▸ Given information:
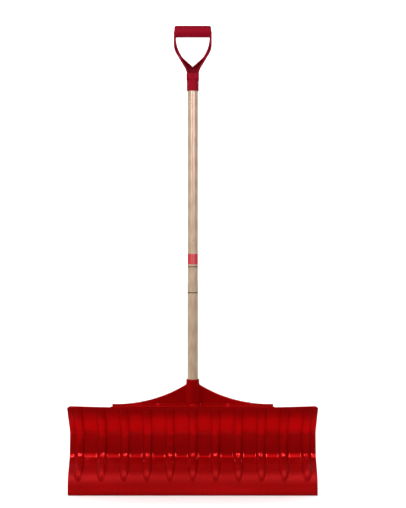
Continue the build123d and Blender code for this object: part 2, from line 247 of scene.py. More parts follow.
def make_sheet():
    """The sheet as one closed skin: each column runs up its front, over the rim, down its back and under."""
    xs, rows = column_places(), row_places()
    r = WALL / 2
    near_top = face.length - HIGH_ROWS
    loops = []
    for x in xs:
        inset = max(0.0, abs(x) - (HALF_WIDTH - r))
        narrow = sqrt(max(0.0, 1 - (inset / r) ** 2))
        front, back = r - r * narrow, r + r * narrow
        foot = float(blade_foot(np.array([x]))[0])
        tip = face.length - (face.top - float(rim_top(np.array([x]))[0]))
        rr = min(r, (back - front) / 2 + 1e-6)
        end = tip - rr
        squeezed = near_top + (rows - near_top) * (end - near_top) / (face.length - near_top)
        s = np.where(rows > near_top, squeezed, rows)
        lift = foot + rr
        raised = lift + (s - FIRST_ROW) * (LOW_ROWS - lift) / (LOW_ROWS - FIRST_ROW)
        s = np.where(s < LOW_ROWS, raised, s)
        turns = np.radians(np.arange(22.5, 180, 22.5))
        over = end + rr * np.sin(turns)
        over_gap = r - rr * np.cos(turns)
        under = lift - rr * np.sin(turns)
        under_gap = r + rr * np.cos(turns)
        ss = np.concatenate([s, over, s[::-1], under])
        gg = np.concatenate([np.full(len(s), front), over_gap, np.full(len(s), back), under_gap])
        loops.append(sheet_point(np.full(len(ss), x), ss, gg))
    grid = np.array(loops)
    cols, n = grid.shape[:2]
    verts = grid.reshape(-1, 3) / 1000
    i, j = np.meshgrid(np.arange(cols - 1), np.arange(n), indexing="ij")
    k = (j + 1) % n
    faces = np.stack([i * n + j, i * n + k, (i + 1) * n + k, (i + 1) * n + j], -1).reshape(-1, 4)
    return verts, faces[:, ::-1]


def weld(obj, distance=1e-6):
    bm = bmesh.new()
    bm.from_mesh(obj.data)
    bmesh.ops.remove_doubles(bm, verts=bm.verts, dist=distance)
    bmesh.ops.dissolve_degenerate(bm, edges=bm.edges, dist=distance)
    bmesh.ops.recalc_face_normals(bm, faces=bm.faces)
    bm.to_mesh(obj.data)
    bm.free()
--
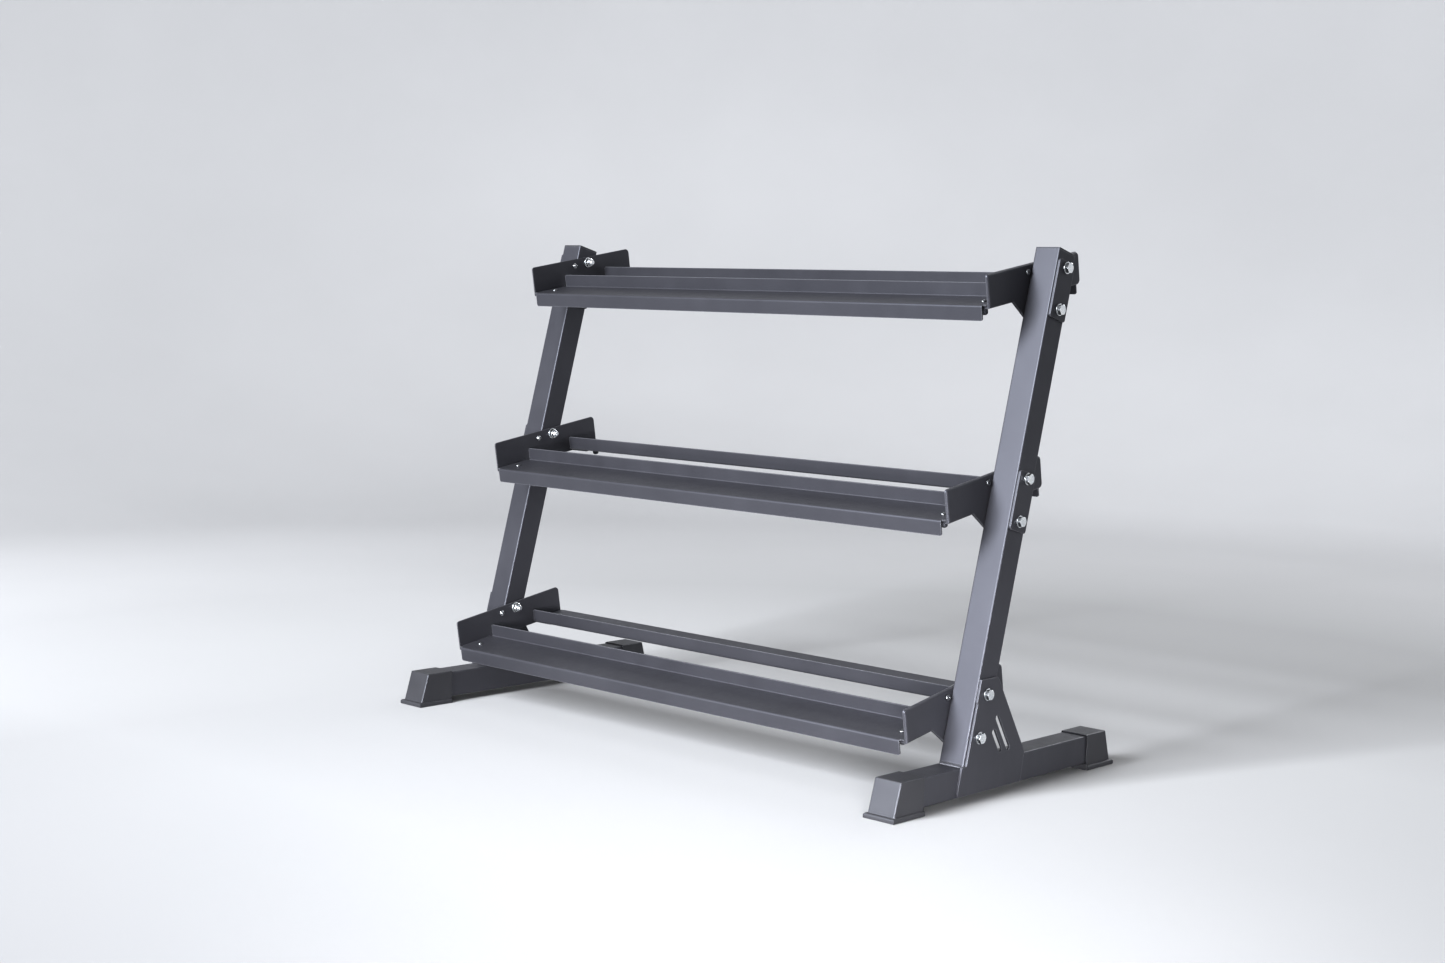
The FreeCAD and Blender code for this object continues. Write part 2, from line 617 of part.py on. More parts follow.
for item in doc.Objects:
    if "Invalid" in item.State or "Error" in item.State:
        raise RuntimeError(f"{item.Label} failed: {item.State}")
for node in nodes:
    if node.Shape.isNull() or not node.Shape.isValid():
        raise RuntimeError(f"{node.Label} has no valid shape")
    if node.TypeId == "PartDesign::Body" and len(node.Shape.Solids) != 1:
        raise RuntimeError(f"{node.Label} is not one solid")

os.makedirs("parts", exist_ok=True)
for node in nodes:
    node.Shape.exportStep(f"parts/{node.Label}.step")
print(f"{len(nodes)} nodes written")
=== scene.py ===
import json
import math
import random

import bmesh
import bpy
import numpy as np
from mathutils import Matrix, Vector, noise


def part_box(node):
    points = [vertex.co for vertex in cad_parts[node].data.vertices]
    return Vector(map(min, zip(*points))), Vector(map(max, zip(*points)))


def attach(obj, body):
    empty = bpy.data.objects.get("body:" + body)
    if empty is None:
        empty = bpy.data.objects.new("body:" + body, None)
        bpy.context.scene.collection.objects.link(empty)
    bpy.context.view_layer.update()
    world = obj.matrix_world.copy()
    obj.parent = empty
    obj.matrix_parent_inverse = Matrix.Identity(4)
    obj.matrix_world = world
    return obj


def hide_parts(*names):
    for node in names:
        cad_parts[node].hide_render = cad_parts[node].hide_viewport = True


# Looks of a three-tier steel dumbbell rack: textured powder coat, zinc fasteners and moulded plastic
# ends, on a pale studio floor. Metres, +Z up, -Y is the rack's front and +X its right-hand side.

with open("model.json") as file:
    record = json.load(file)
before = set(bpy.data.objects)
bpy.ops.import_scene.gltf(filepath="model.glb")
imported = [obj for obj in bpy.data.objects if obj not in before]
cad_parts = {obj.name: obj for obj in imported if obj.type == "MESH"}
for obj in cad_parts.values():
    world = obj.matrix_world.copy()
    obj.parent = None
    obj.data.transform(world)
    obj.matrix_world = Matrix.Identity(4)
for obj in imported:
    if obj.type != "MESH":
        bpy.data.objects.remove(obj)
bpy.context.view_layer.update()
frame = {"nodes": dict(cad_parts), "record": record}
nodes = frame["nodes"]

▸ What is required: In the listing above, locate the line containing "for item in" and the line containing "obj.parent = None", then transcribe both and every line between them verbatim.

▸ Task answer:
for item in doc.Objects:
    if "Invalid" in item.State or "Error" in item.State:
        raise RuntimeError(f"{item.Label} failed: {item.State}")
for node in nodes:
    if node.Shape.isNull() or not node.Shape.isValid():
        raise RuntimeError(f"{node.Label} has no valid shape")
    if node.TypeId == "PartDesign::Body" and len(node.Shape.Solids) != 1:
        raise RuntimeError(f"{node.Label} is not one solid")

os.makedirs("parts", exist_ok=True)
for node in nodes:
    node.Shape.exportStep(f"parts/{node.Label}.step")
print(f"{len(nodes)} nodes written")
=== scene.py ===
import json
import math
import random

import bmesh
import bpy
import numpy as np
from mathutils import Matrix, Vector, noise


def part_box(node):
    points = [vertex.co for vertex in cad_parts[node].data.vertices]
    return Vector(map(min, zip(*points))), Vector(map(max, zip(*points)))


def attach(obj, body):
    empty = bpy.data.objects.get("body:" + body)
    if empty is None:
        empty = bpy.data.objects.new("body:" + body, None)
        bpy.context.scene.collection.objects.link(empty)
    bpy.context.view_layer.update()
    world = obj.matrix_world.copy()
    obj.parent = empty
    obj.matrix_parent_inverse = Matrix.Identity(4)
    obj.matrix_world = world
    return obj


def hide_parts(*names):
    for node in names:
        cad_parts[node].hide_render = cad_parts[node].hide_viewport = True


# Looks of a three-tier steel dumbbell rack: textured powder coat, zinc fasteners and moulded plastic
# ends, on a pale studio floor. Metres, +Z up, -Y is the rack's front and +X its right-hand side.

with open("model.json") as file:
    record = json.load(file)
before = set(bpy.data.objects)
bpy.ops.import_scene.gltf(filepath="model.glb")
imported = [obj for obj in bpy.data.objects if obj not in before]
cad_parts = {obj.name: obj for obj in imported if obj.type == "MESH"}
for obj in cad_parts.values():
    world = obj.matrix_world.copy()
    obj.parent = None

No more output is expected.